Pretending for just a moment that we have only the Gospel of Mark as our witness, let us consider how a critical reader might initially come to the conclusion that the centurion is mocking Christ in that moment of death at Golgotha. For these readers there are some important historical and literary factors which can be presented as supporting evidence. First of all, the reader familiar with the historical setting would rightly assume that the centurion knew crucifixion well as a means of death that “symbolized extreme humiliation, shame and torture” (Hengel, 62). This reader would also be familiar with the fact that in Greek-speaking culture “heroes cannot on any account be allowed to suffer such a painful and shameful death – this can only befall evil-doers” (Hengel, 81). If these two things are absolutely true for the centurion, then how could his statement have been meant in any way other than as an ironical insult? Additionally, it may be argued that if the shorter reading (ending Mark at 16:8) is correct, then we reach the cliffhanger end of the book by picturing a group of disciples who are afraid, and who Mark tells us were watching all this happening with the centurion at the cross from a distance in 15:40. A mocking statement from the Roman representative could be argued is in line with such a book ending’s literary mood. However, it can be shown that the soldier’s statement is not meant as irony, but rather that the centurion’s statement in 15:39 is the climatic point to which Mark has been leading the reader. This statement ties everything back to Mark’s overarching theme: “the gospel of Jesus Christ, the Son of God” (Mark 1:1 NAS95).

It is believed that Mark was written for a non-Jewish audience.
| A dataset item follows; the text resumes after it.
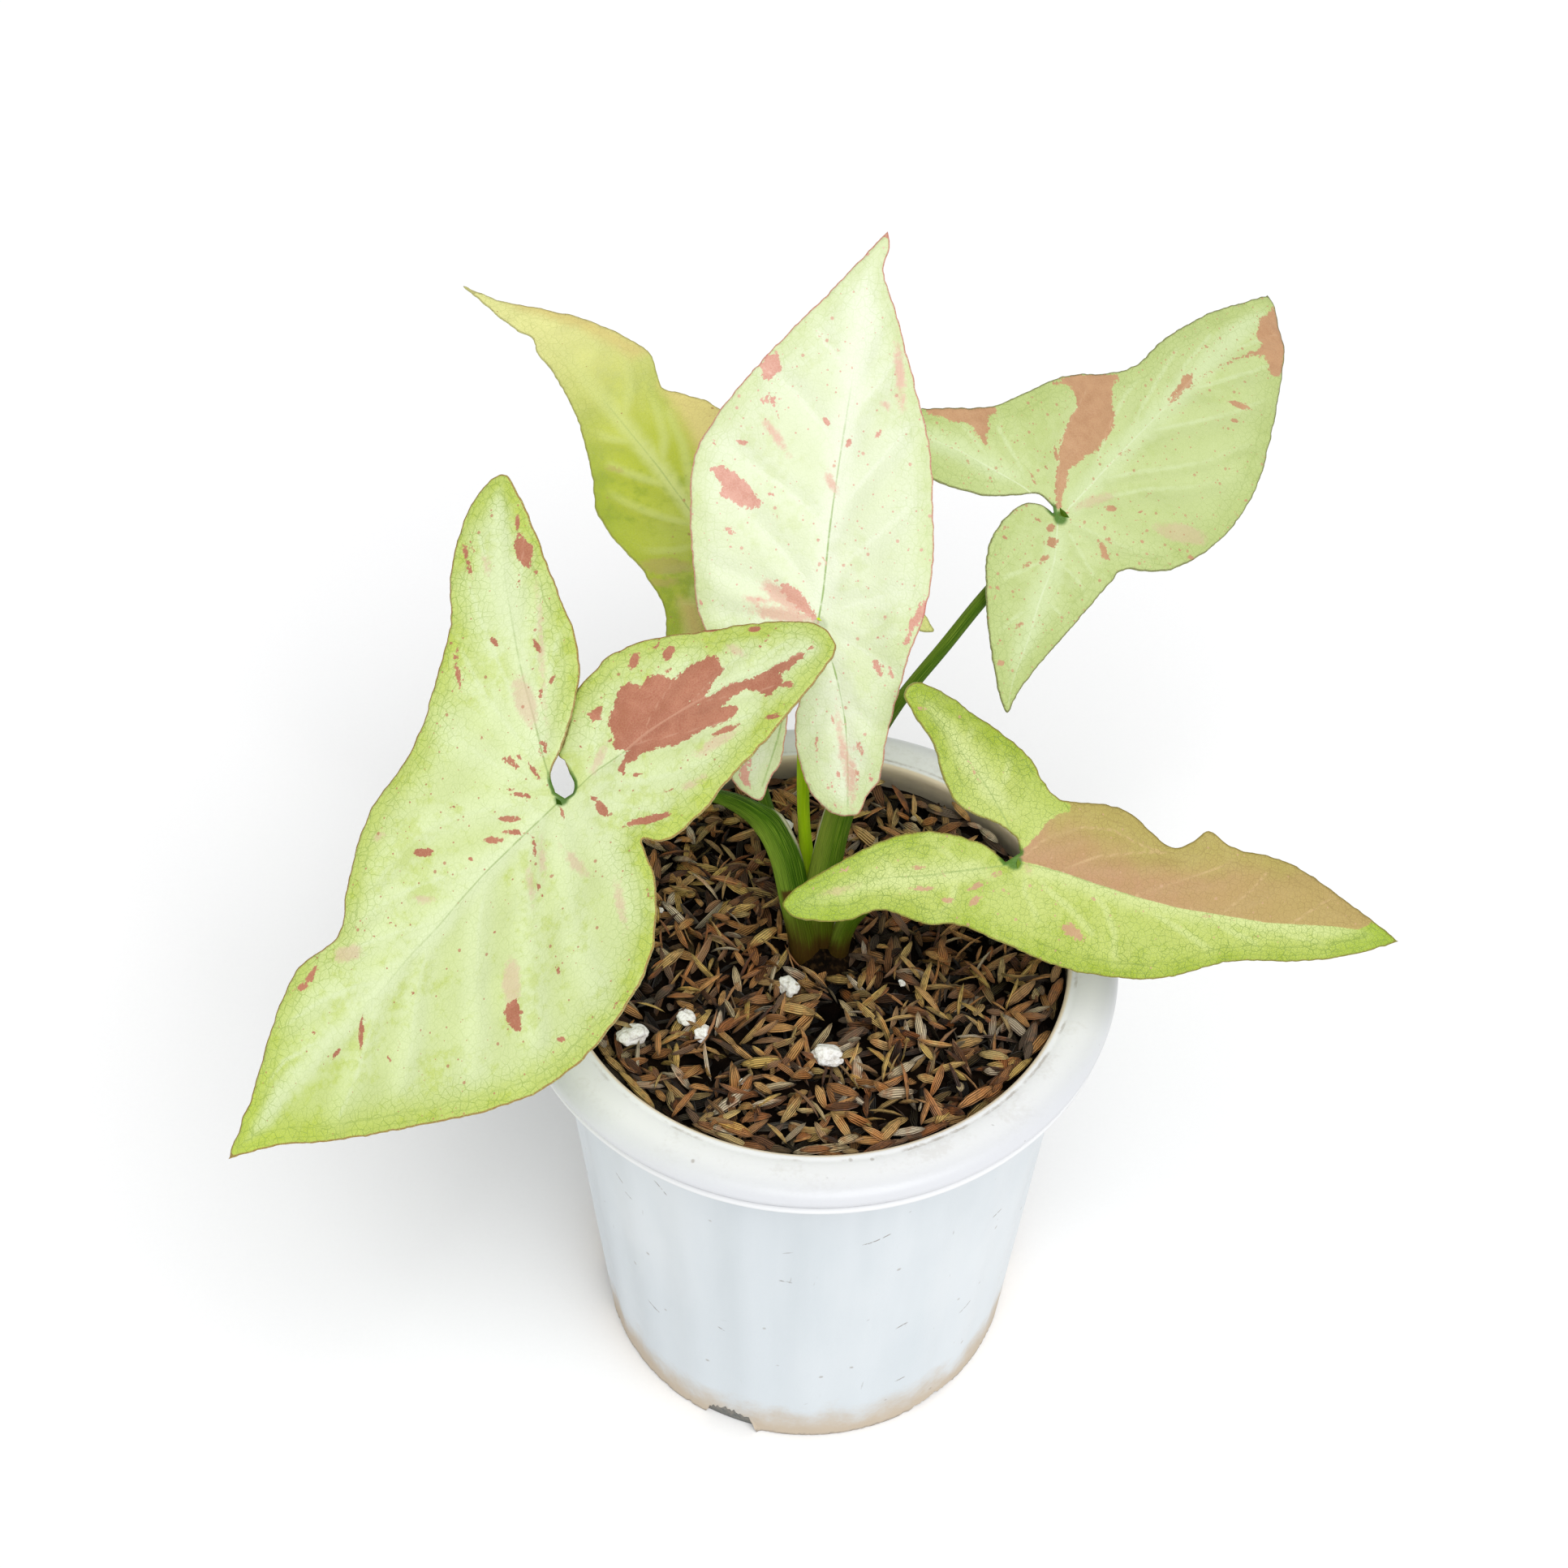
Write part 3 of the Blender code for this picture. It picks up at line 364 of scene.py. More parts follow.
leafCentre = dict(
    name="centre",
    joint=(-0.6, 31.4, 218), lean=50, leanTowards=266, turn=6,
    length=90, lobe=46, halfWidth=28, tipDroop=9, lobeDroop=(5, 5), fold=(3, 3),
    wave=1.2, waveLength=55, phase=0.4,
    rightEdge=(2, -3, -1, -19, -4, -43, -1, -59, 9, -78, 21, -86, 32, -84, 35, -74, 39, -67, 39, -48, 41, -24,
        43, -6, 46, 10, 47, 30, 43, 56, 36, 88, 26, 111, 12, 142, 1, 165, 2, 174, 0, 181),
    leftEdge=(-3, -2, -6, -19, -7.6, -39, -7, -54, -8, -69, -11, -75, -14, -86, -23, -83, -29, -77, -37, -56,
        -42, -34, -48, -18, -57, 0, -63, 25, -67, 45, -69, 67, -60, 91, -41, 122, -21, 150, -5, 174, 0, 181),
    ribs=((-1, 1, -1, 15, -3, 47, -4, 91, -4, 141, 0, 179), (1, -2, 11, -21, 19, -42, 24, -65, 27, -83), (-2,
        -2, -4, -20, -9, -40, -11, -59, -14, -79)),
    laterals=((-2, 45, -13, 51, -29, 60, -45, 68, -60, 74), (-1, 10, -13, 22, -28, 35, -43, 46, -60, 56), (-4,
        82, -18, 93, -31, 104, -45, 111), (-4, 113, -16, 124, -26, 133), (-3, 143, -10, 151, -15, 154), (-1,
        2, -21, 10, -38, 16, -57, 21), (-2, 1, -23, -1, -45, -2), (-3, 47, 7, 66, 19, 85, 29, 102), (-1, 19,
        11, 35, 25, 52, 37, 67), (-4, 84, 4, 106, 15, 126), (-4, 115, 2, 138, 7, 152), (0, 2, 13, 12, 31, 20,
        46, 26), (-2, 155, 0, 166), (2, -4, 20, -7, 38, -15), (16, -33, 29, -40, 39, -48), (14, -28, 6, -41,
        1, -54), (23, -57, 31, -62, 37, -67)),
    patches=((-45, 118, -43, 118, -40, 118, -38, 116, -37, 113, -37, 110, -40, 108, -43, 105, -44, 105, -46,
        109, -46, 113), (-41, 100, -37, 98, -35, 95, -36, 94, -39, 96, -41, 98), (-44, 97, -43, 98, -42, 96,
        -42, 94, -43, 95), (-61, 62, -55, 64, -50, 62, -44, 58, -38, 53, -36, 51, -36, 49, -40, 47, -44, 48,
        -50, 50, -54, 51, -55, 56, -58, 59), (-52, 37, -47, 37, -43, 36, -44, 35, -48, 35, -51, 36), (-25, 18,
        -20, 16, -16, 16, -10, 12, -5, 7, -1, 1, -5, 3, -10, 5, -17, 10, -21, 14), (46, 20, 44, 18, 42, 12,
        40, 8, 41, 4, 40, 1, 40, -3, 42, 0, 43, 6, 46, 11, 47, 16), (27, -11, 30, -11, 32, -15, 32, -18, 29,
        -17, 28, -14), (-25, -76, -25, -71, -23, -67, -22, -65, -21, -68, -22, -73, -20, -78, -18, -82, -20,
        -81, -23, -79)),
    tanParts=(),
    flecks=(18, -8, 3.2, 1.2, -68, -6.5, 46, 3, 1.2, -48, -0.5, 42, 2.2, 1.2, -116, 6, 45, 2.2, 1.2, -126,
        -1.5, 14.5, 2, 0.8, -60, -24.5, 38, 2.4, 1, -2, -30.5, 37, 1.8, 1, -35, 14, -26.5, 3.2, 1.2, -64,
        14.5, -34, 6.2, 0.8, -82, 4, -27.5, 4.8, 0.8, -83, 6.5, -21, 2.4, 0.8, -69, 13, -18, 1.4, 0.8, -69,
        17.5, -33.5, 1.8, 1, 84, 10, -33.5, 2, 0.8, -67, 10.5, -41, 1.6, 0.8, -71, 9, -36, 2.2, 0.6, 88, -11,
        64.5, 1.2, 0.6, -54, -6.5, 62, 1.2, 0.6, -27, -8.5, 57.5, 1, 0.6, -24, -13.5, 50.5, 1, 0.6, -46, -17,
        45, 1, 0.4, -54, -21, 33, 0.8, 0.6, -9, -18.5, 29.5, 1.4, 0.4, -9, -16, 27.5, 2.6, 1, -54, -15, 21, 1,
        0.6, -47, -13.5, 22.5, 1.2, 0.4, -59, -23, 14.5, 0.8, 0.6, 9, 6, 23.5, 1, 0.6, -9, 3.5, 5.5, 1, 0.8,
        -8, 14, -0.5, 1.2, 0.6, -1, 22.5, 11.5, 1.6, 0.6, -64, -3.5, 47.5, 0.8, 0.6, -62, -2.5, 76.5, 1.8,
        0.6, -66, 0.5, 87.5, 1.4, 0.6, -62, -27.5, 0.5, 1.8, 0.6, -61),
    ghosts=(8.5, 58.5, 13.6, 2, -76, -17.5, 41, 7.6, 1.8, -46, -3, 32.5, 4.6, 1.6, -54, -8.5, 1, 14.6, 3, 1,
        -9.5, 5, 11, 3.8, -26, -14.5, 3.5, 5.6, 1.4, 1, 10.5, -28.5, 15.4, 1.6, -72, 13.5, -34, 10.2, 1.4,
        -78, 6.5, 51.5, 1.8, 1.2, -41),
)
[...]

One piece of supporting evidence found in 15:39 is that Mark uses a transliterated Latin term for centurion rather than the Greek term used elsewhere in the NT, and this “may be an indication that he was writing for Roman readers” (Brooks, 263). If it is the case that he is writing for a Gentile audience, then what better climatic moment can he bring readers to, and use for greater effect, than to have his opening thesis confirmed from the lips of a hardened Roman military official so unlikely to to be convinced?
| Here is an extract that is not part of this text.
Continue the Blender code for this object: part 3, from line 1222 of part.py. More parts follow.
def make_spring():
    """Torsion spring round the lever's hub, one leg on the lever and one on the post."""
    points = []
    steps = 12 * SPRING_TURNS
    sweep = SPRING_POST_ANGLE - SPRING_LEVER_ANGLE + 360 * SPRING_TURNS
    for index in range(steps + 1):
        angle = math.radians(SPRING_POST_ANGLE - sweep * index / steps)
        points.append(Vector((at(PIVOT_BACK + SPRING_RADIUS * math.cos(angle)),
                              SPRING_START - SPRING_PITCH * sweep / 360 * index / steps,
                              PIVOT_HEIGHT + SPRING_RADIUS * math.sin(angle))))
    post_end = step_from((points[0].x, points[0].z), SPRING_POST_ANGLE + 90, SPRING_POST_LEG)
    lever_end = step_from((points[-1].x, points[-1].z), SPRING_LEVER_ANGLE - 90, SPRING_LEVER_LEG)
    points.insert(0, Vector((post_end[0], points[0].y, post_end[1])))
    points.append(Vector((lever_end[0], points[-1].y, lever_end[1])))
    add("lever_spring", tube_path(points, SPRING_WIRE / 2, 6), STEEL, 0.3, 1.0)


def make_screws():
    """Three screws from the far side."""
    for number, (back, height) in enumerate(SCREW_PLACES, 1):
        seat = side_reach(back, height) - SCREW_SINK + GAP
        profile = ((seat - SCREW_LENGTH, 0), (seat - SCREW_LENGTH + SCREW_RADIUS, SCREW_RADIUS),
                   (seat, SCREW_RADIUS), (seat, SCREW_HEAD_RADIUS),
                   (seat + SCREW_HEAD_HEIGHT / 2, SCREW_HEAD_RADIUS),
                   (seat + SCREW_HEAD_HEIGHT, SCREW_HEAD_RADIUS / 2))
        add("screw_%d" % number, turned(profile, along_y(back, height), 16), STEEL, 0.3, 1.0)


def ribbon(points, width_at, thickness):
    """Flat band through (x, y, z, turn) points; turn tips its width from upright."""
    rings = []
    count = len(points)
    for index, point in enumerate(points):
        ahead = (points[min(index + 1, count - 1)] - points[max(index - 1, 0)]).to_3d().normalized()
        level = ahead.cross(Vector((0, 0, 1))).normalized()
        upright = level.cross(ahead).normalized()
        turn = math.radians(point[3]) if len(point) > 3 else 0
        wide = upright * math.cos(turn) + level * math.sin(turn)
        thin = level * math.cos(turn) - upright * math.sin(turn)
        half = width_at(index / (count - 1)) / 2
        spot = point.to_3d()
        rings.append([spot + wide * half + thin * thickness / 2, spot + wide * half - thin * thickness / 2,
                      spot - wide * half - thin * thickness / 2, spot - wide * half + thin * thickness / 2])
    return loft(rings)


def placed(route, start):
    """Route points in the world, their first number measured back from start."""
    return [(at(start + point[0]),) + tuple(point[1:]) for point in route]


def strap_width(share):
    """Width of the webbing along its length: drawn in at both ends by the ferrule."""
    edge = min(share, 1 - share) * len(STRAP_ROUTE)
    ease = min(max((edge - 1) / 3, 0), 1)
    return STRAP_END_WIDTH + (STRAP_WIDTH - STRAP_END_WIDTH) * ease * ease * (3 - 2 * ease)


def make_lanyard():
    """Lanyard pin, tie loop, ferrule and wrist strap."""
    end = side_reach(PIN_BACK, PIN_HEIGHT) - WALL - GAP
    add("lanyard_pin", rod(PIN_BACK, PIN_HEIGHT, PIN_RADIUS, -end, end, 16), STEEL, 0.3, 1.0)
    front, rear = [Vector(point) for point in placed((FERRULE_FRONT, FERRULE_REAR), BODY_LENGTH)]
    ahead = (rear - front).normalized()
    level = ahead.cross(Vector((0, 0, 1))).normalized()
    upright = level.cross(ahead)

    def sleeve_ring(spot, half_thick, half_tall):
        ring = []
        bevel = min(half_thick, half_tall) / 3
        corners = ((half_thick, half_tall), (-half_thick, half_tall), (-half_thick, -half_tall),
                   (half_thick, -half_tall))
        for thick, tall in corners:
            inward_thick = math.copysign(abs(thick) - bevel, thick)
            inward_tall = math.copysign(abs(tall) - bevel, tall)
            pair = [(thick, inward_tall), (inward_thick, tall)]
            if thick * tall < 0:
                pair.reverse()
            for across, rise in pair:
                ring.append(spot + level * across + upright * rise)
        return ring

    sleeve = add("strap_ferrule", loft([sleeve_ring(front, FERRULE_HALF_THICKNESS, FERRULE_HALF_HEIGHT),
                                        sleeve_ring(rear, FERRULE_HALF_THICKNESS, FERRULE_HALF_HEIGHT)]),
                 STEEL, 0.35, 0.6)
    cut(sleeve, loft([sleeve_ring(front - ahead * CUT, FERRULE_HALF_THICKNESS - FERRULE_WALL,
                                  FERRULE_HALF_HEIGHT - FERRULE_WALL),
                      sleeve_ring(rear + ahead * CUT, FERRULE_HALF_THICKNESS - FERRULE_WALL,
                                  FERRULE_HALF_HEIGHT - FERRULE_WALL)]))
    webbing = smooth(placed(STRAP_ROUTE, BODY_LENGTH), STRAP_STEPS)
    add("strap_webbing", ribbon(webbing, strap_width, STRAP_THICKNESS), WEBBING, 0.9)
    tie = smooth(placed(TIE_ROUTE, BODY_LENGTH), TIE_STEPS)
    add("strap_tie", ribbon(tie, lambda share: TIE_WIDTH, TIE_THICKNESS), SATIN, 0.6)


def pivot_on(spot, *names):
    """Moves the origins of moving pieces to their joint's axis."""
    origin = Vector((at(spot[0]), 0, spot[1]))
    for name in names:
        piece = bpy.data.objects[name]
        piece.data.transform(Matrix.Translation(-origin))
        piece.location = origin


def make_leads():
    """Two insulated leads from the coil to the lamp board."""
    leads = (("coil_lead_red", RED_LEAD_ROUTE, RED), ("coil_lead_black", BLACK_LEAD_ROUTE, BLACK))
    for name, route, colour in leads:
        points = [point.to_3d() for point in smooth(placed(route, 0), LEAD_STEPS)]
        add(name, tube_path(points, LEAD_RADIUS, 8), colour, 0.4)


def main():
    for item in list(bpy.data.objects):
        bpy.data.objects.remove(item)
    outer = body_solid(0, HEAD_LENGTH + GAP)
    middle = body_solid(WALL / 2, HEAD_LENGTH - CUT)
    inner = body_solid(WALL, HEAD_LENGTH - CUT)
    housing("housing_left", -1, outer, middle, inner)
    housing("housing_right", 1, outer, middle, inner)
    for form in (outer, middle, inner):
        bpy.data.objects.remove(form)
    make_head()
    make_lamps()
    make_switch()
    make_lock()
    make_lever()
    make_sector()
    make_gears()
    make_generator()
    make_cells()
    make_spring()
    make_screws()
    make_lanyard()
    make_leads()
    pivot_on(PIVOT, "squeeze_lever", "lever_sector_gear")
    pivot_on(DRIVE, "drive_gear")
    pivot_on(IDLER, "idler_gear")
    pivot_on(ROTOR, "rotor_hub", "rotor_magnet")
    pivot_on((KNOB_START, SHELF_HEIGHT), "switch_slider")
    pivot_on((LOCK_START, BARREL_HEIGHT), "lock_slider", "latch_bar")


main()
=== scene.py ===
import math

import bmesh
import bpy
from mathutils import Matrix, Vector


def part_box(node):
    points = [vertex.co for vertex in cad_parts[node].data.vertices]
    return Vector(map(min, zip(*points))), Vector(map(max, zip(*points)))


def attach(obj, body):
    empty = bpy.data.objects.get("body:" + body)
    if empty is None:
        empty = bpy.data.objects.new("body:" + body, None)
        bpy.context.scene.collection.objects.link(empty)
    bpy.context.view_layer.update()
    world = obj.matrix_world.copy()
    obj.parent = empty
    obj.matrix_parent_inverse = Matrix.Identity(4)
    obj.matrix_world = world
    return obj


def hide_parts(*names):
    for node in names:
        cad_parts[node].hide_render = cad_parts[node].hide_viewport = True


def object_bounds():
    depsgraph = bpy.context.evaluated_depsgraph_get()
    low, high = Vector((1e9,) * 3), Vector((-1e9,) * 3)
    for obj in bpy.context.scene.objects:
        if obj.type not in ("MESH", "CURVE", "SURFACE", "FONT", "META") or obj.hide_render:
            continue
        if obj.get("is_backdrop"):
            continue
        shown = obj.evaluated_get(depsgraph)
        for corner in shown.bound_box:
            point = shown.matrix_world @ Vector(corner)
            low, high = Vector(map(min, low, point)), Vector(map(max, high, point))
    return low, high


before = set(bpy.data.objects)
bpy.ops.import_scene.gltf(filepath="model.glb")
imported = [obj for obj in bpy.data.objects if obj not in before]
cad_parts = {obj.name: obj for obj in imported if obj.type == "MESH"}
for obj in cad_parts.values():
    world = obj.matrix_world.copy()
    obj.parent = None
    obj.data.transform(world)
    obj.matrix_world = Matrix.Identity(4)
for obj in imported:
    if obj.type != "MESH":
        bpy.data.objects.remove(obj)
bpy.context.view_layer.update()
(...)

What facts of this event do Mark bear witness about which could indicate to the reader that the centurion actually meant what he said? The critical reader who is familiar with the process of crucifixion would realize that Mark reports that Jesus died in what would have been a very unusual way for this type of execution – not suffocatingly breathless, but by crying out in a loud voice. This is the immediate context in which Mark presents his climactic moment, and I believe it is designed to overcome the greatest challenge for a non-Jewish audience – the cross as “foolishness to Gentiles” (1 Corinthians 1:23 NIV). Rather than imposing the ultimate shame on Jesus as the cross was designed to do, the reader is instead confronted with the centurion’s special recognition of Jesus as a product of His crucifixion.
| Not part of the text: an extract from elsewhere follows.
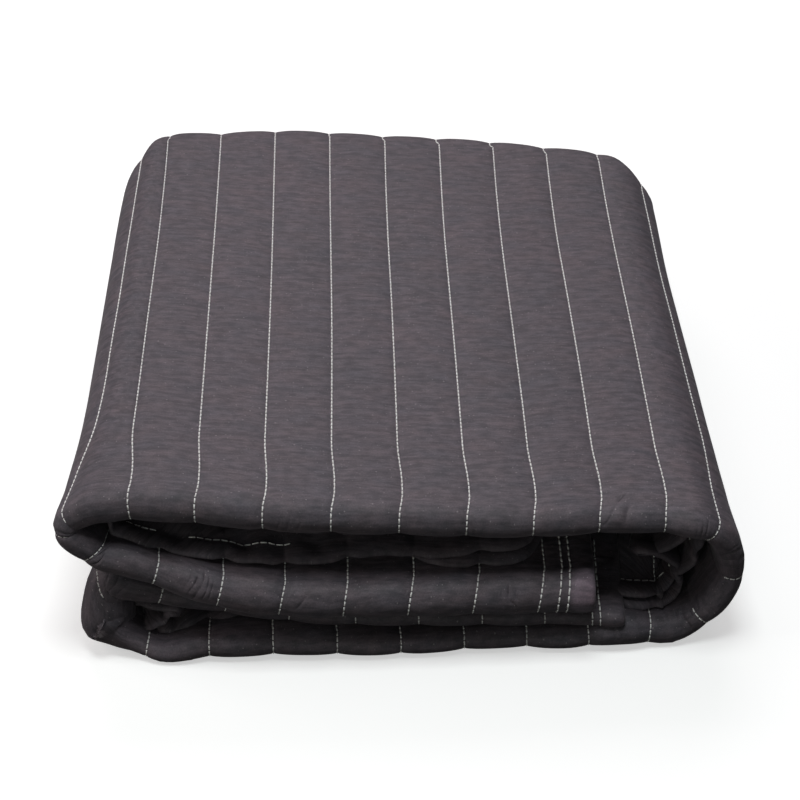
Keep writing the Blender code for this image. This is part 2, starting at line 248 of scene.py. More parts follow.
def along(table, column, cloth):
    """A column of a table at any place along the cloth, on a smooth curve through its rows."""
    at = table[:, 0]
    value = table[:, column]
    slope = np.gradient(value, at)
    i = np.clip(np.searchsorted(at, cloth, side="right") - 1, 0, len(at) - 2)
    run = at[i + 1] - at[i]
    t = (cloth - at[i]) / run
    low = (1 + 2 * t) * (1 - t) ** 2 * value[i] + t * (1 - t) ** 2 * run * slope[i]
    high = t * t * (3 - 2 * t) * value[i + 1] + t * t * (t - 1) * run * slope[i + 1]
    return low + high


print("front at 600 mm:", [round(float(along(FRONT, k, np.array(600.0))), 1) for k in range(1, 6)])

# %% [markdown]
# ## The fold line
#
# Seen along the sewn rows, the strip makes one long line from hem to hem: in along the upper inner
# panel, round a fold, over the top, down the right side, back along the bottom, round a second fold
# and in again. Half circles join straight stretches, and the sag of the front is added to them. A
# curve object could follow the same line, but functions also tell which way is inward at each
# place.

# %% Fold line
FLAT_PANELS = {
    # name: x where it begins, x where it ends, and how many panels lie below it
    "upper inner panel": (UPPER_HEM_X, UPPER_FOLD_X, 2),
    "top panel": (UPPER_FOLD_X, SPINE_X, 3),
    "bottom panel": (SPINE_X, LOWER_FOLD_X, 0),
    "lower inner panel": (LOWER_FOLD_X, LOWER_HEM_X, 1),
}


def fold_line(cloth):
    """Outer face of the strip deep in the pack: x and z at each place along the cloth."""
    upper = MIDDLE + PANEL_GAP / 2
    lower = MIDDLE - PANEL_GAP / 2
    rises = ((HEIGHT - upper) / 2, lower / 2)
    x = np.zeros_like(cloth)
    z = np.zeros_like(cloth)
    start = 0.0
    for name, length in STRETCHES:
        here = (cloth >= start - 1e-9) if start == 0.0 else (cloth > start)
        part = np.clip((cloth - start) / length, 0.0, 1.0)
        turn = math.pi * part
        if name in FLAT_PANELS:
            first, last, rung = FLAT_PANELS[name]
            sx = first + (last - first) * part
            sz = (0.0, lower, upper, HEIGHT)[rung] + 0 * part
        elif name == "right side":
            full = SHOULDER * np.sin(2 * turn) ** 2 * (turn < math.pi / 2)
            sx = SPINE_X + (SPINE_BULGE + full) * np.sin(turn)
            sz = MIDDLE + (MIDDLE + full) * np.cos(turn)
        else:
            begin, foot, rise_of = {
                "upper left fold": (UPPER_FOLD_X, upper, rises[0]),
                "lower left fold": (LOWER_FOLD_X, 0.0, rises[1]),
            }[name]
            sx = begin - rise_of * np.sin(turn)
            sz = foot + rise_of * (1 - np.cos(turn))
        x = np.where(here, sx, x)
        z = np.where(here, sz, z)
        start += length
    return x, z


def inward(x_of, z_of, cloth):
    """Unit direction from the outer face into the pack, for a line given by two functions."""
    step = 1.0
    ahead = np.minimum(cloth + step, ACROSS_ROWS)
    behind = np.maximum(cloth - step, 0.0)
    dx = x_of(ahead) - x_of(behind)
    dz = z_of(ahead) - z_of(behind)
    size = np.hypot(dx, dz)
    return dz / size, -dx / size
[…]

Centurions were “[t]he most important tactical officers… [they] were the professionals in the army… [and] the most important professionals stationed in an area for a long time” (Ferguson, 51). Centurions were generally promoted up to their position from the lower ranks (Ferguson, 51) – this man was no novice to Roman justice. Under normal circumstances a death by crucifixion should be assumed to be an occasion with the least potential for causing belief on the part of such an officer, yet Mark argues this very particular death by crucifixion is the convicting factor.

Additionally, in his confession we discover that “the centurion has switched his allegiance from Caesar” (Evans, 510) by applying a term to Jesus which in his historical context “had been arrogated for the Roman ruler” (Lane, 576). Keeping in mind the fact that these officers swore a yearly allegiance makes his statement about the true nature of this man being crucified (under a sign reading “King of the Jews”) seem to run in a direction completely counter to his sworn and duty-bound loyalty to the emperor. Mark does not expect his readers to see this as a simple off-handed remark to be taken lightly and brushed aside as inconsequential.

Verse 39 serves majestically as the capstone of the overarching theme of the book set forth in its very first verse. But, it can be further argued from the book’s own internal evidence that it is intended as a non-ironical statement based on a recurring pattern of the presentation of truth statements about Jesus by outsiders. Richard Hayes puts the idea forward this way:

“[w]e have already encountered similar patterns in the stories of the leper (5:25-34), the Syrophoenician woman (7:24-30), the father of the boy with an unclean spirit (9:14-29), and the people who bring the little children for Jesus’ blessing (10:13-16). The climatic event in this series… is the confession of the centurion at the foot of the cross (5:39). In none of these cases does Mark hint that the outsider’s perception of Jesus requires correction. Instead, in each case the audacious words and actions of the outsiders serve as correctives to the perspective of the ‘insider’ characters in the story. Mark has taught his readers to pay respectful attention to what such outsiders say” (Hayes, 51).

Finally, though we can rightly determine the centurion as meaning his confessional statement in a reverential way from the book of Mark alone, when we incorporate the writings of Matthew and Luke we find more powerful reasons to view this statement as meant in a truly complementary way (while also acknowledging there are further questions still as to what “Son of God” would have meant for this man in that exact moment within space-time history). Matthew, writing for a different audience (some who may have been eyewitnesses themselves) gives testimony that in also observing the events in nature (such as the earthquake) there were additional factors at work convincing the centurion this was no ordinary death. What seems important for Mark is that he wanted his readers to see the death of Christ as the important factor in convincing the centurion of His identity as Son of God.


Brooks, James A., Mark, ed. E. Ray Clendenen and David S. Dockery, vol. 23 of The New American Commentary. Accordance electronic ed. (Nashville: Broadman & Holman Publishers, 1991).

Evans, Craig A , Mark 8:27–16:20, vol. 34B of Word Biblical Commentary. Accordance electronic ed. (Grand Rapids: Zondervan, 1989).

Ferguson, E. (2003). Backgrounds of Early Christianity. Grand Rapids, MI, William B. Eerdmans Publishing Co.

Hays, R. B. (2016). Echoes of Scripture in the Gospels. Waco, Tx, Baylor University Press.

Hengel, Martin, Crucifixion. (Philadelphia: Fortress Press, 1977).

Lane, William L., The Gospel of Mark, New International Commentary on the New Testament. Accordance electronic ed. (Grand Rapids: Eerdmans, 1974).